The General Education Maps and Markers (GEMs) project began last month. It will focus on both online and in-person academic programs.

The association on Wednesday kicked off its annual meeting, which is being held here. The “remapping” of general education around proficiencies is a central theme of the conference.

Three working groups will lead the GEMs project. They will create and test “design principles” for high-quality general education pathways. The association hopes the new framework will help students learn more effectively and also “demonstrate and apply their learning outside the classroom.”

In some ways the project appears to be an effort by the higher education establishment to respond to the push for student learning outcomes as well as increasing scrutiny about the value of a college degree. And the focus on competencies is an upmarket migration of some of the approaches used in competency-based programs that so far are almost entirely confined to adult-serving, open-access online institutions.

Lawmakers, foundations, education reformers and, increasingly, the general public are pressuring colleges to do a better job of measuring the value of the education they provide. They also want assurance that a degree comes with marketable skills.

“There’s a long-term shift going on in American higher education,” said Carol Geary Schneider, the association’s president. It includes an increased emphasis on institutional learning outcomes and a move away from the credit hour, she said, which has long been the gold standard for tabulating student achievement.

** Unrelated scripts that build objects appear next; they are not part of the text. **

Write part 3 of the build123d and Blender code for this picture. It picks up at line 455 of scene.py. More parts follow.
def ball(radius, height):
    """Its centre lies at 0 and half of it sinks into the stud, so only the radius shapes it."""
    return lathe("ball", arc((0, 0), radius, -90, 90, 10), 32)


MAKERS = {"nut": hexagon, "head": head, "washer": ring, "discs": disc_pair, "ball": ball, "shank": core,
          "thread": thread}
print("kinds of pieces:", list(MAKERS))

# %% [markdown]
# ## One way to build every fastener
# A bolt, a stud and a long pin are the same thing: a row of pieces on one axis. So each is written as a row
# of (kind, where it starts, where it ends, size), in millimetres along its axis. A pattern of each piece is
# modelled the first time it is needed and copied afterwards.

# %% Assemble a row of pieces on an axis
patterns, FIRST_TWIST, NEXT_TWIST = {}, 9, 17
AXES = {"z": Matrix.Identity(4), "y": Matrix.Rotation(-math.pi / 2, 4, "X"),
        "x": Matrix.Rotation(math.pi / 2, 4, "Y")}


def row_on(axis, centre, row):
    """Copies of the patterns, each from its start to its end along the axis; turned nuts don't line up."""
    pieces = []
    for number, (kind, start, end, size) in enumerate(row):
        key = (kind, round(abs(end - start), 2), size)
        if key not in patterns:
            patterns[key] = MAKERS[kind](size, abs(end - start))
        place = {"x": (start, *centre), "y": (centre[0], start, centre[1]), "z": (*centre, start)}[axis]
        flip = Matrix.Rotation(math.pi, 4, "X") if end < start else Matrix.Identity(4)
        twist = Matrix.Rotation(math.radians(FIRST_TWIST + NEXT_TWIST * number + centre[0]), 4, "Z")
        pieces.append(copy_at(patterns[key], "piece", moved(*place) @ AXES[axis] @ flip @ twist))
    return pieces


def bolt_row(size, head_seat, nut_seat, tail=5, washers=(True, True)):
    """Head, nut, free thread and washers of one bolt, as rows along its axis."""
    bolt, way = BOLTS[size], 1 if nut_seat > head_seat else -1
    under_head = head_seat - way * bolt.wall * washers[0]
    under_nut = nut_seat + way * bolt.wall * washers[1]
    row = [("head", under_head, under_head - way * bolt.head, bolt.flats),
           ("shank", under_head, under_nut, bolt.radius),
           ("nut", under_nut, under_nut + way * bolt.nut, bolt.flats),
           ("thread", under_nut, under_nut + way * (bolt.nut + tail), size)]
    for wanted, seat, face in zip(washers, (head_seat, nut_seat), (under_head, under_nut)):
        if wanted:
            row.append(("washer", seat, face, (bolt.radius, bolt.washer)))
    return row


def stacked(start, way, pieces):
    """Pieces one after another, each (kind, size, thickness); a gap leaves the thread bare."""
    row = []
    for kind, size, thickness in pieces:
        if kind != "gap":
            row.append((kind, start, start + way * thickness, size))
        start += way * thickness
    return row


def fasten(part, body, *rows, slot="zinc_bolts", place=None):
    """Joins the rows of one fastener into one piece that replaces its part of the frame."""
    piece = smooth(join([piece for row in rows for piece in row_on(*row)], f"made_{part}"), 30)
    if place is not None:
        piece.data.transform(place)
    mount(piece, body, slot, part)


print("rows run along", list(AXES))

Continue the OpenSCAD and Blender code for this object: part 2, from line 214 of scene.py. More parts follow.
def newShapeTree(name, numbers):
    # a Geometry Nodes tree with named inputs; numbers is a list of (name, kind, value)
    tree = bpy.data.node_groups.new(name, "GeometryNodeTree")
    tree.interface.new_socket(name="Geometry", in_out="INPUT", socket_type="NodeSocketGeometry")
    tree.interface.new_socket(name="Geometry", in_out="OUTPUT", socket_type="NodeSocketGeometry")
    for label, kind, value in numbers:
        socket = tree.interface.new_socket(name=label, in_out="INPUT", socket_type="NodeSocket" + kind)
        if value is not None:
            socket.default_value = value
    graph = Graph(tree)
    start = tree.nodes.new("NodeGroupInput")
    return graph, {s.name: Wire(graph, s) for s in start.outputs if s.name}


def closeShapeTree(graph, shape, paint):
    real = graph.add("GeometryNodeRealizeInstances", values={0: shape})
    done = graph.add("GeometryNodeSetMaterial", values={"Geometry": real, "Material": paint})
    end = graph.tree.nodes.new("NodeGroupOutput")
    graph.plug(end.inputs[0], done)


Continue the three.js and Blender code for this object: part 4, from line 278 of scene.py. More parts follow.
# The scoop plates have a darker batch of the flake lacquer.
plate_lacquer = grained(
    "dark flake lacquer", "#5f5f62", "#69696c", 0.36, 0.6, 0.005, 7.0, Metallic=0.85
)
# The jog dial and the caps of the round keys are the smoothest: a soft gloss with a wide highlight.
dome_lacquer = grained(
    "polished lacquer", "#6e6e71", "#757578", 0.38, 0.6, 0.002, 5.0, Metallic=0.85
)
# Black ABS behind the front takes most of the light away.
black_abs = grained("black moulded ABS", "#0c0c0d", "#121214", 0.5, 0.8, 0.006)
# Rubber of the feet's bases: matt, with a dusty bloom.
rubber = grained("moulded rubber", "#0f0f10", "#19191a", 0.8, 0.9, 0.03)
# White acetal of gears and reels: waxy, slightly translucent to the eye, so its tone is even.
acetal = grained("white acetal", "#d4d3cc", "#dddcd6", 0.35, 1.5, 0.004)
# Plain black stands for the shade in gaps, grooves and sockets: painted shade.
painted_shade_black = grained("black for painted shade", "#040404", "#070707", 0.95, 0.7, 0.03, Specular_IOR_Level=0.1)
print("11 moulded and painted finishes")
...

Schneider said the new project will be an effort led by top academics from public, private and for-profit institutions to shape the best answers to the question of “how should the educational experience be organized?”

As a result, the association hopes to also influence the fast-moving discussion over competency-based education and other emerging models that tend to have a strong online focus.

They won’t be working in a vacuum. The project's leaders will study institutions that have already attempted to redesign their general education pathways. Schneider said examples might include the University of Nebraska at Lincoln, the College of William and Mary, the University of Delaware and the California State University System.

(The Western Interstate Commission for Higher Education, known as WICHE, is leading a similar effort with its recently announced Interstate Passport Initiative, under which institutions agree to a transferable general-education core of competencies.)

“We’re playing off a lot of stuff that’s going on in the field,” said David Paris, the association’s vice president for integrative learning and the global commons, who is leading the GEMs project.

Schneider said all too often institutions fail to share what they have learned in this work. The project will seek to change that by moving away from “islands of innovation.”

The three committees will also analyze missteps. For example, Schneider said they might look at the City University of New York’s controversial Pathways initiative, which created a new, universitywide system of general education requirements and transfer pathways. While Pathways has earned plenty of praise, Schneider said it also “left faculty alienated.”

Going Beyond Grades

In addition to the general education redesign, the $2.3 million Gates grant is helping to fund a related, ongoing project by the association.

That work, dubbed the Valid Assessment of Learning in Undergraduate Education (VALUE), for several years has sought to create ways to test students’ work from across curriculums. It is an attempt to “see how well students are developing the intellectual skills and knowledge they need to deal with open-ended questions and problems – problems to which the ‘right answer’ is not already known,” the association said in a written statement.

Also at play, and featured at the association’s annual meeting, will be the Lumina Foundation’s Degree Qualifications Profile (DQP), which Schneider helped author. That effort seeks to define what students should know and be able to do in order to earn an associate, bachelor’s or master’s degree.

First released in 2011, the foundation is working on an update, which it plans to release later this year.

The competencies that are spelled out in the DQP will be used as a “point of departure” for the general education redesign, according to the association. Likewise, the project will build on the association’s Liberal Education and America’s Promise (LEAP), which promotes learning outcomes.

“It will honor the DQP’s assumption that not everything worth learning occurs in the classroom,” Schneider said.

Both projects also question the long-established tradition that a college education should begin with breadth – think introductory courses taught in 500-seat lecture halls – and later move to depth – major specialization and smaller, seminar-style courses.

Association officials said that approach is seriously out of date.

“The DQP maps a way to make general education more integrative and more educationally effective, from the first to the final year of college,” Schneider said in a written statement. “Many institutions and some systems have already put such ‘vertical’ approaches to general education in place, and GEMs will be further informed by their work.”

The general-education redesign will be aimed at helping all students, officials said. But it will focus in particular on underserved populations, such as lower-income, adult students who are both mobile and diverse.

The association said it hopes the final product will better ensure that students “continuously engage in problem-centered learning in every institution they attend, enabling speedier progress toward degree attainment and producing the needed levels of learning.”

The work by the three committees will overlap. But they will focus on different areas.

The design/leadership group will consist of about 25 officials from institutions that are already devising outcomes-based, portable general education pathways.

The focus of the equity research working group will be studying what works best for underserved students. And, finally, the digital resources study group will evaluate online learning strategies that help students have multiple options for meeting degree expectations.

Paris said the overarching plan is to determine “what are the proficiencies that we want undergraduates” to have when they earn a credential.